“What is climate change and why is it happening?
The Earth’s surface heats up as it absorbs short-wave radiation from the Sun. This energy is redistributed across the globe by the circulation of the oceans and atmosphere, and is
radiated back to space at longer (infrared) wavelengths. Atmospheric greenhouse gases such as water vapour, carbon dioxide (CO2), methane (CH4) and nitrous oxide (N2O) trap some of this outgoing heat energy, which warms the troposphere – the lower part of the Earth’s atmosphere. This warmed air radiates energy in all directions. Some of the radiation works its way up and out of the atmosphere, but some finds its way back down to the Earth’s surface. An analogy is made with the effect of a greenhouse, which allows sunshine to penetrate the glass that in turn keeps the heat in, hence the greenhouse effect. The naturally occurring greenhouse effect (see Figure 2.) keeps the surface of the Earth 33°C warmer than it otherwise would be i.e. a frigid minus 18°C.
Incoming solar radiation is always balanced by outgoing terrestrial radiation at an annual
level and across the Earth as a whole. Any factor that alters this balance will create a warming or cooling at the Earth’s surface and in the lower atmosphere, and can affect
climate. Prior to the onset of the Industrial Era around 1750, the background level of the
three principal greenhouse gases had remained constant for a millennium or more. Since the beginning of the Industrial Revolution concentrations have increased directly or indirectly as a result of human activities.
In addition, modern industrial processes have introduced halocarbons (e.g.
chloroflourocarbons – CFCs) and their substitutes (e.g. hydroflourocarbons – HFCs),
perflourocarbons (PFCs) and sulphur hexaflouride (SF6) into the atmosphere. These
substances, some of which are also ozone depleting, are potent greenhouse gases which, in
extremis, may have an atmospheric life of 50,000 years and a global warming potential
(GWP) 22,000 times greater than CO2. By comparison, methane and nitrous oxide are
merely 23 and 296 times more effective than CO2 in their GWP.

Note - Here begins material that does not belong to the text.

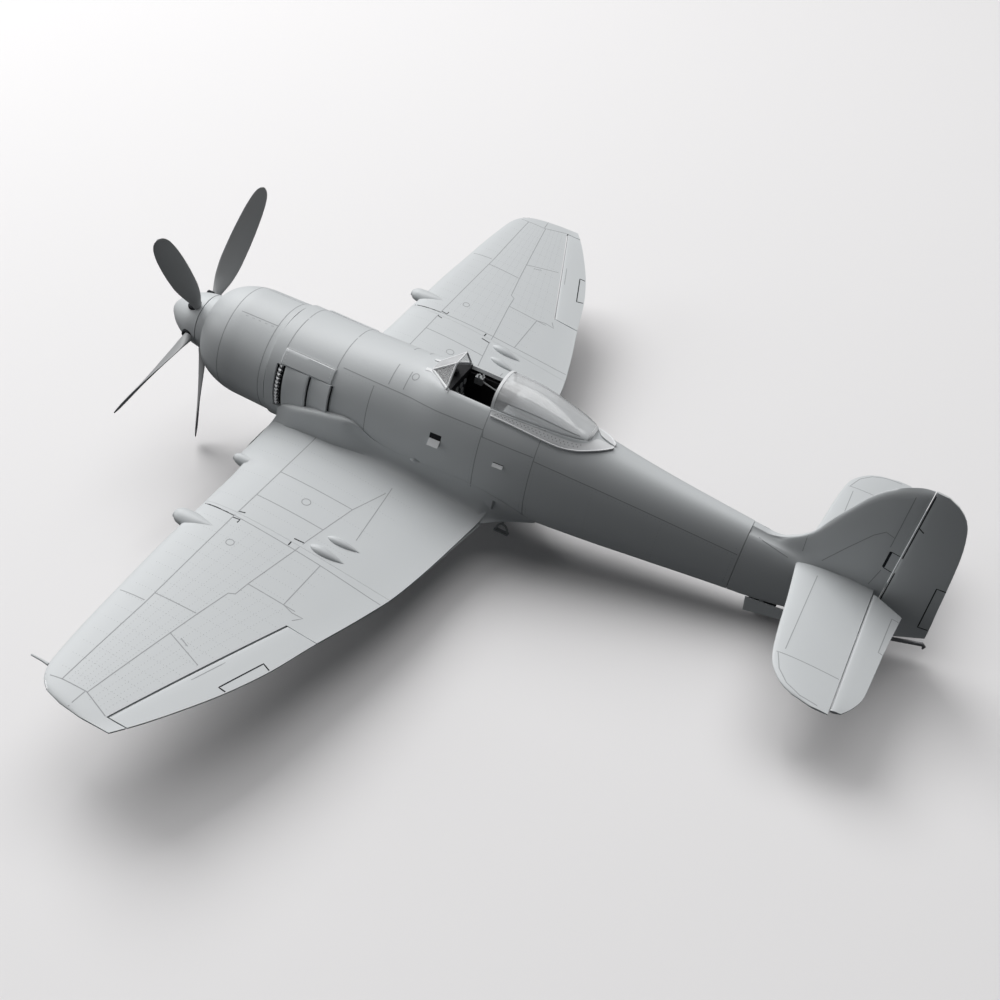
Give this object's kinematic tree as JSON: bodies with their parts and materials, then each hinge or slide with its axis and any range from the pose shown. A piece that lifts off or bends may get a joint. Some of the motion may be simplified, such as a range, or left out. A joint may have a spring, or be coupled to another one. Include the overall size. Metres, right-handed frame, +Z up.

There is little doubt that the human influence will continue to change the atmospheric
concentration of greenhouse gases throughout the 21st century. Projections of future
concentrations are expected to be dominated by increases in CO2 from the continued burning of coal and our remaining reserves of oil and gas, and further changes in land use resulting in the loss of the world’s remaining tropical rainforests. In a ‘business-as-usual’ world, CO2 concentrations will be double the pre-Industrial level by the middle of the 21st century. They will double again by the end of the century. At such concentrations global average surface temperature will rise by up to 5.8°C and sea level by almost a metre. In order to stabilise atmospheric concentrations of greenhouse gases at lower levels and reduce the impacts of climate change, emissions need to drop below 1990 levels within a few decades and continue to decrease steadily thereafter until they are but a small fraction of what they are today (IPCC, 2001d).